The Plough and the Stars
In "The Plough and the Stars" (1926), the last of the Dublin Plays, the central characters of the plot, Nora and Jack Clitheroe do not belong to the persons with clear theoretical conceptions. Nora is quite ambitious ("an attempt towards a finer expression of domestic life") and wants to keep the idyll between herself and her husband. Jack Clitheroe is also ambitious, but in terms of military achievement. When his wife beseeches him to stay with her, he only frets that he could be regarded as a coward.
The Young Covey supports a materialistic, Marxist world view. To him, the world and the forms of life in it are nothing but "mollycewels an'atoms". "The Covey... with lines on his face that form a perpetual protest against life as he conceives it to be".
Peter and Fluther belong to the Catholic Church. Fluther has several quarrels with The Covey on the question of God. Mrs. Gogan also appears to have Christian faith.

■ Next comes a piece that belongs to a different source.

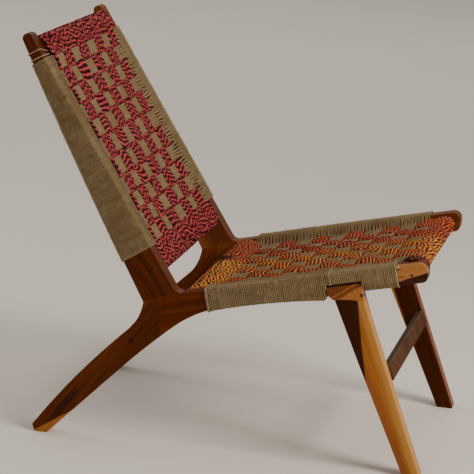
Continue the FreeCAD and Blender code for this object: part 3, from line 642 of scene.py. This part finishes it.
def mat_jute(name, base, light, dark, tones=0.20):
    k = Net(name)
    uv = k.node("ShaderNodeUVMap", uv_map="strand").outputs[0]
    sep = k.node("ShaderNodeSeparateXYZ")
    k.put(sep.inputs[0], uv)
    obj = k.node("ShaderNodeTexCoord").outputs["Object"]
    tone = k.node("ShaderNodeAttribute", attribute_name="tone").outputs["Fac"]
    fr = k.math("FRACT", k.math("ADD", sep.outputs[0], k.math("ADD", sep.outputs[1], k.math("MULTIPLY", k.noise(obj, 300.0, 2.0), 0.25))))
    twist = k.scalar(k.ramp(fr, [(0.0, 0.0), (0.22, 0.85), (0.5, 1.0), (0.78, 0.85), (1.0, 0.0)]))
    fib = k.noise(k.xyz(k.math("MULTIPLY", k.math("SUBTRACT", sep.outputs[0], sep.outputs[1]), 1.4),
                        k.math("MULTIPLY", k.math("ADD", sep.outputs[0], sep.outputs[1]), 9.0), k.math("MULTIPLY", tone, 20.0)), 1.0, 4.0, 0.65)
    patch = k.noise(obj, 17.0, 4.0, 0.62)
    blot = k.noise(obj, 85.0, 3.0, 0.7, 0.6)
    speck = k.noise(obj, 330.0, 2.0, 0.6)
    c = k.mix(k.map(fib, 0.30, 0.72), dark, light)
    c = k.mix(0.45, c, base)
    c = k.mix(k.map(patch, 0.44, 0.66, 0.0, 0.55), c, (0.72 * base[0], 0.60 * base[1], 0.46 * base[2]), "MIX")
    c = k.mix(k.map(blot, 0.50, 0.72, 0.0, 0.55), c, (0.58 * base[0], 0.50 * base[1], 0.42 * base[2]), "MIX")
    c = k.mix(k.map(blot, 0.46, 0.30, 0.0, 0.40), c, light, "MIX")
    c = k.mix(k.map(speck, 0.55, 0.75, 0.0, 0.45), c, tuple(0.50 * x for x in base), "MIX")
    c = k.mix(k.map(tone, 0.0, 1.0, 0.0, tones), c, tuple(0.55 * x for x in base), "MIX")
    c = k.mix(k.map(tone, 0.88, 1.0, 0.0, tones), c, light, "MIX")
    # painted shade: the grooves of the twist are darkened
    c = k.mix(k.map(twist, 0.0, 0.8, 0.48, 0.0), c, tuple(0.28 * x for x in base), "MIX")
    k.set(Base_Color=c, Roughness=k.map(fib, 0.2, 0.8, 0.86, 0.97), Specular_IOR_Level=0.2,
          Normal=k.bump(k.math("ADD", twist, k.math("MULTIPLY", fib, 0.55)), 0.0007, 1.0))
    return k.m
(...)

Bessie Burgess seems to have no particular conception of the world at the beginning of the play. She quarrels with Nora Clitheroe, and her reproach "Maybe now, they're (the neighbours, ed.) a damn sight more honest than your ladyship", which at first seems to be only an insult in an argument, turns out to be correct in the end, when Bessie helps Mrs. Gogan's child Mollser, when she looks after Nora and when she finally saves her life. During the row in the pub (act II) Bessie utters a lot of fierce commentary, and not until act III is it revealed that she is capable of more than mere arguing. Sometimes she refers to her Chrisitian belief ("always havin' had a Christian kinch on her conscience"), but she does not use these phrases as thoughtlessly as Fluther, for instance. She only once says a prayer, when she is to leave in order to get a doctor for the consumptive child Mollser, and in this dangerous situation (a civil war rages in town) she behaves really daringly: "Oh God, be Thou my help in time o'throuble. An'shelter me safely in th'shadow of Thy wings!".